US smallcaps are a compelling value opportunity amid concerns about stretched valuations in artificial intelligence-linked stocks, says Vincent Nichols, investment specialist, US and thematic equity, at BNP Paribas Asset Management. The firm’s GIFT City venture has launched the Baroda BNP Paribas GIFT US Small Cap Fund, a feeder fund. Nichols, in an interview with Samie Modak in Mumbai, says US smallcaps — which have trailed largecaps through a prolonged earnings recession — are now seeing profits bottom out. Valuations are more attractive than those of their largecap counterparts. Edited excerpts:
The US market has been doing well, largely driven by big tech. Do you see this continuing, or do you think the market has entered an expensive territory?
There are two parts to that question. Regarding valuation, yes, by many metrics, the market looks rich. But that doesn't mean underperformance is imminent. Valuation is a poor predictor of near-term returns. As long as megacap tech companies continue investing heavily in capex and AI infrastructure, I expect the momentum to continue. There could be short-term corrections technically but a bubble burst like in 2000 seems unlikely. These companies invest in AI because it’s existential to their businesses, not solely for attractive returns. I believe the strength in tech could last a couple more years.
AI has become a crowded trade globally. Is there still money flowing to this space?
While it is a crowded trade, ironically, we aren’t seeing much new money flowing into it recently. Many investors already have large positions in US tech, mostly via passive or active management. Even our team has not seen significant inflows. Globally, there’s been pessimism about the US investment story but the market has proven resilient.
You mentioned the dotcom bubble earlier. How is the current tech environment different?
There are many differences. Valuations are nowhere near the dotcom bubble levels. Then, there was massive investment in infrastructure that often went unused — today, demand is outstripping supply, especially for data centres.
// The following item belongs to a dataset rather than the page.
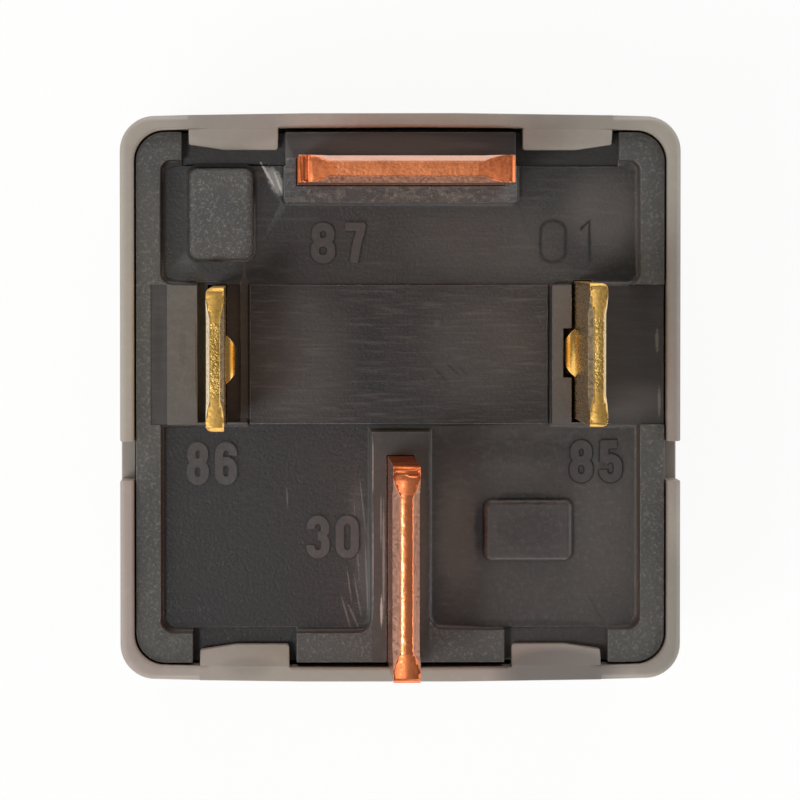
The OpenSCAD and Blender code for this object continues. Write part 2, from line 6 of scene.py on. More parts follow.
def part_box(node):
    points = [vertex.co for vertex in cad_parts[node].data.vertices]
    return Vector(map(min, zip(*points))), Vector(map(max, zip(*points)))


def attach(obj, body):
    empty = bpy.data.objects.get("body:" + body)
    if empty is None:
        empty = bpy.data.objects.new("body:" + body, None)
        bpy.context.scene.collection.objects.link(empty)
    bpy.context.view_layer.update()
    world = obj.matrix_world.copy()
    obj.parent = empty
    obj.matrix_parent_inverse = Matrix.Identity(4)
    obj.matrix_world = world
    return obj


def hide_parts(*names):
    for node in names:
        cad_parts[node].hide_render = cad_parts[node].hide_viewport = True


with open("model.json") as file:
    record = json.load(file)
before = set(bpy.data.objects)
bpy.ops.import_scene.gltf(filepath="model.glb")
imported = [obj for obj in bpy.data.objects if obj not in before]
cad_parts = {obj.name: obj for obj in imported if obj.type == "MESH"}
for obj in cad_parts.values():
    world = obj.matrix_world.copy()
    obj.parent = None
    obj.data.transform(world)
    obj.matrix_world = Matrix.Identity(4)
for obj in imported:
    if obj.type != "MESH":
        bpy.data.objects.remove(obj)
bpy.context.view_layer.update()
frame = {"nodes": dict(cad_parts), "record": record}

Cloud services driven by AI show strong growth — Microsoft’s Cloud business grew around 40 per cent year over year. These companies finance capex with cash flow and manageable debt, unlike the overleveraged dot.com era. The average IPO valuation today is much lower than in 2020 and far below the dot.com bubble. The number of IPOs is also a fraction of what it was then. Private markets show more froth currently, which is an important distinction.
With all the focus on AI, are there undervalued sectors that investors overlook?
Absolutely. One area that’s received much less attention over the past five years is US smallcaps. The smallcap market is more diversified by sector, including industrials, financials, and healthcare, unlike the concentration in largecaps. Smallcaps have been in an earnings recession with earnings down over 35 per cent since 2022 but we’re starting to see a positive inflection. Plus, valuations in smallcaps are much more attractive compared to largecaps.
Given we are in a long cycle of largecap outperformance, do you see signs of an imminent shift toward smallcaps?
While the valuation differential is extreme, it has been so for years without triggering immediate outperformance. The key catalyst now is fundamental earnings growth, which is beginning to turn positively. Interest rate declines have helped ease financing costs for smaller companies, which are more sensitive to rates due to floating rate debt. Consensus expectations point to over 50 per cent earnings growth for smallcaps in 2026, which could start an extended outperformance cycle.
Within the smallcap space, are there particular themes or sectors that stand out?
Biotech is a major driver in smallcaps, recovering due to the easing interest rate environment. AI infrastructure also plays a strong role, not just in tech but across industrials, energy, and utilities. But it’s critical to construct balanced portfolios to avoid heavy reliance on AI themes, which can cause significant tracking error and volatility.
Are there exchange-traded funds (ETFs) or active funds tracking the smallcap space effectively?
Yes, many ETFs cover smallcaps. However, active management tends to generate alpha more easily in smallcaps than in large caps because the benchmarks are more diversified and less concentrated. The average weight of a smallcap stock in the Russell 2000 is around 14 basis points, compared to about 40 per cent for the top 10 in largecaps. This creates opportunities for active managers to differentiate through stock picking rather than relying on macro or sector bets.
What are your views on the US dollar?
I don't have a strong directional view. Currencies can remain inefficient and extended for long periods. The dollar depreciated in early 2025 but has since stabilised and remains in the middle of its range over the past five years.
How about the European market performance this year?
The euro’s strength has boosted European market returns in dollar terms this year. Infrastructure and autonomy themes have been strong in Europe. However, macroeconomic fundamentals like GDP and earnings growth have been weaker than in the US, which may limit sustained performance without stronger fundamentals backing it.